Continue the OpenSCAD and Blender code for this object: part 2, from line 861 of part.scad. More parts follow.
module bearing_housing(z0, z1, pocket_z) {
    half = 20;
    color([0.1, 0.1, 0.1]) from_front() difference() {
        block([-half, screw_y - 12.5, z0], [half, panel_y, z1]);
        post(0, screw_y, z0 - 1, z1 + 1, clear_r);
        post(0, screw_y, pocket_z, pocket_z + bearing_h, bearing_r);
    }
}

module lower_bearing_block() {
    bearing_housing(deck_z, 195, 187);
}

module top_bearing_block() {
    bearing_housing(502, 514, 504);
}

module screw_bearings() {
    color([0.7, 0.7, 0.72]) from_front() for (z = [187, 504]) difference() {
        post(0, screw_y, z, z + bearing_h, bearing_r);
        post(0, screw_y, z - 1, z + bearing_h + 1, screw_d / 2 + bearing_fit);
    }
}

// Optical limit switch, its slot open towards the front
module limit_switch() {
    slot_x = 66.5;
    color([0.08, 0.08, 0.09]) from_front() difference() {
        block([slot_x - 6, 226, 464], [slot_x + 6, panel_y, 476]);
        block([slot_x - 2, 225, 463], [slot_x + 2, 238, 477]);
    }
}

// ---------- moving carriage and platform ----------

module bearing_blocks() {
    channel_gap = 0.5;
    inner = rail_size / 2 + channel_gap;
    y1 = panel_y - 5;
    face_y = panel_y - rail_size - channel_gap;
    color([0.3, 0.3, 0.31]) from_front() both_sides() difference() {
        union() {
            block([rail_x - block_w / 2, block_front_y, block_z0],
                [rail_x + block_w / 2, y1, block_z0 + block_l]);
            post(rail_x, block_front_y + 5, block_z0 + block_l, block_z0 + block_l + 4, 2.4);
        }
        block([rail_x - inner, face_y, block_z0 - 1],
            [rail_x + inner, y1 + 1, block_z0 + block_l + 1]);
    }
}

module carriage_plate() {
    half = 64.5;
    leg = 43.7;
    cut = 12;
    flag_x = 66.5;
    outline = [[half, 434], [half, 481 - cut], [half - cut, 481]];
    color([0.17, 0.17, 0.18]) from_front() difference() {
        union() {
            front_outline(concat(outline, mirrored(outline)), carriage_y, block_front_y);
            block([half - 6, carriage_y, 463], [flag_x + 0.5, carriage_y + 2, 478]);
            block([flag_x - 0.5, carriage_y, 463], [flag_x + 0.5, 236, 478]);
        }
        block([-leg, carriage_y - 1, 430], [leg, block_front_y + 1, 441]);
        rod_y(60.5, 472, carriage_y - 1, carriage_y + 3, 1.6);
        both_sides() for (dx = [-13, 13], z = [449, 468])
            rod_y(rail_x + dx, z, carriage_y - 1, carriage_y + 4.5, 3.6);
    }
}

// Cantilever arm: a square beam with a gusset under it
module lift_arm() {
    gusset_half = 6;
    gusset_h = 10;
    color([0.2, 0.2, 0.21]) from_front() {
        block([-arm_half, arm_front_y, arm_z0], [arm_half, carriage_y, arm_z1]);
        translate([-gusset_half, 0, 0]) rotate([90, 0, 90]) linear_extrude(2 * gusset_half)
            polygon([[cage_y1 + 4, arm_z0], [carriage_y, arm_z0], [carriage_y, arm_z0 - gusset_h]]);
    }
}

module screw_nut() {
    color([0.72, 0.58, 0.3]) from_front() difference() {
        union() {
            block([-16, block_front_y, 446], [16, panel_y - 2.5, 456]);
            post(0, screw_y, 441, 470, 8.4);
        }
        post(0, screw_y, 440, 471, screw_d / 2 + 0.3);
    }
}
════
§ **GIVEN TASK**:
Restate the whole listing exactly, leaving out nothing.

§ **ANSWER BELOW**:
Continue the OpenSCAD and Blender code for this object: part 2, from line 861 of part.scad. More parts follow.
module bearing_housing(z0, z1, pocket_z) {
    half = 20;
    color([0.1, 0.1, 0.1]) from_front() difference() {
        block([-half, screw_y - 12.5, z0], [half, panel_y, z1]);
        post(0, screw_y, z0 - 1, z1 + 1, clear_r);
        post(0, screw_y, pocket_z, pocket_z + bearing_h, bearing_r);
    }
}

module lower_bearing_block() {
    bearing_housing(deck_z, 195, 187);
}

module top_bearing_block() {
    bearing_housing(502, 514, 504);
}

module screw_bearings() {
    color([0.7, 0.7, 0.72]) from_front() for (z = [187, 504]) difference() {
        post(0, screw_y, z, z + bearing_h, bearing_r);
        post(0, screw_y, z - 1, z + bearing_h + 1, screw_d / 2 + bearing_fit);
    }
}

// Optical limit switch, its slot open towards the front
module limit_switch() {
    slot_x = 66.5;
    color([0.08, 0.08, 0.09]) from_front() difference() {
        block([slot_x - 6, 226, 464], [slot_x + 6, panel_y, 476]);
        block([slot_x - 2, 225, 463], [slot_x + 2, 238, 477]);
    }
}

// ---------- moving carriage and platform ----------

module bearing_blocks() {
    channel_gap = 0.5;
    inner = rail_size / 2 + channel_gap;
    y1 = panel_y - 5;
    face_y = panel_y - rail_size - channel_gap;
    color([0.3, 0.3, 0.31]) from_front() both_sides() difference() {
        union() {
            block([rail_x - block_w / 2, block_front_y, block_z0],
                [rail_x + block_w / 2, y1, block_z0 + block_l]);
            post(rail_x, block_front_y + 5, block_z0 + block_l, block_z0 + block_l + 4, 2.4);
        }
        block([rail_x - inner, face_y, block_z0 - 1],
            [rail_x + inner, y1 + 1, block_z0 + block_l + 1]);
    }
}

module carriage_plate() {
    half = 64.5;
    leg = 43.7;
    cut = 12;
    flag_x = 66.5;
    outline = [[half, 434], [half, 481 - cut], [half - cut, 481]];
    color([0.17, 0.17, 0.18]) from_front() difference() {
        union() {
            front_outline(concat(outline, mirrored(outline)), carriage_y, block_front_y);
            block([half - 6, carriage_y, 463], [flag_x + 0.5, carriage_y + 2, 478]);
            block([flag_x - 0.5, carriage_y, 463], [flag_x + 0.5, 236, 478]);
        }
        block([-leg, carriage_y - 1, 430], [leg, block_front_y + 1, 441]);
        rod_y(60.5, 472, carriage_y - 1, carriage_y + 3, 1.6);
        both_sides() for (dx = [-13, 13], z = [449, 468])
            rod_y(rail_x + dx, z, carriage_y - 1, carriage_y + 4.5, 3.6);
    }
}

// Cantilever arm: a square beam with a gusset under it
module lift_arm() {
    gusset_half = 6;
    gusset_h = 10;
    color([0.2, 0.2, 0.21]) from_front() {
        block([-arm_half, arm_front_y, arm_z0], [arm_half, carriage_y, arm_z1]);
        translate([-gusset_half, 0, 0]) rotate([90, 0, 90]) linear_extrude(2 * gusset_half)
            polygon([[cage_y1 + 4, arm_z0], [carriage_y, arm_z0], [carriage_y, arm_z0 - gusset_h]]);
    }
}

module screw_nut() {
    color([0.72, 0.58, 0.3]) from_front() difference() {
        union() {
            block([-16, block_front_y, 446], [16, panel_y - 2.5, 456]);
            post(0, screw_y, 441, 470, 8.4);
        }
        post(0, screw_y, 440, 471, screw_d / 2 + 0.3);
    }
}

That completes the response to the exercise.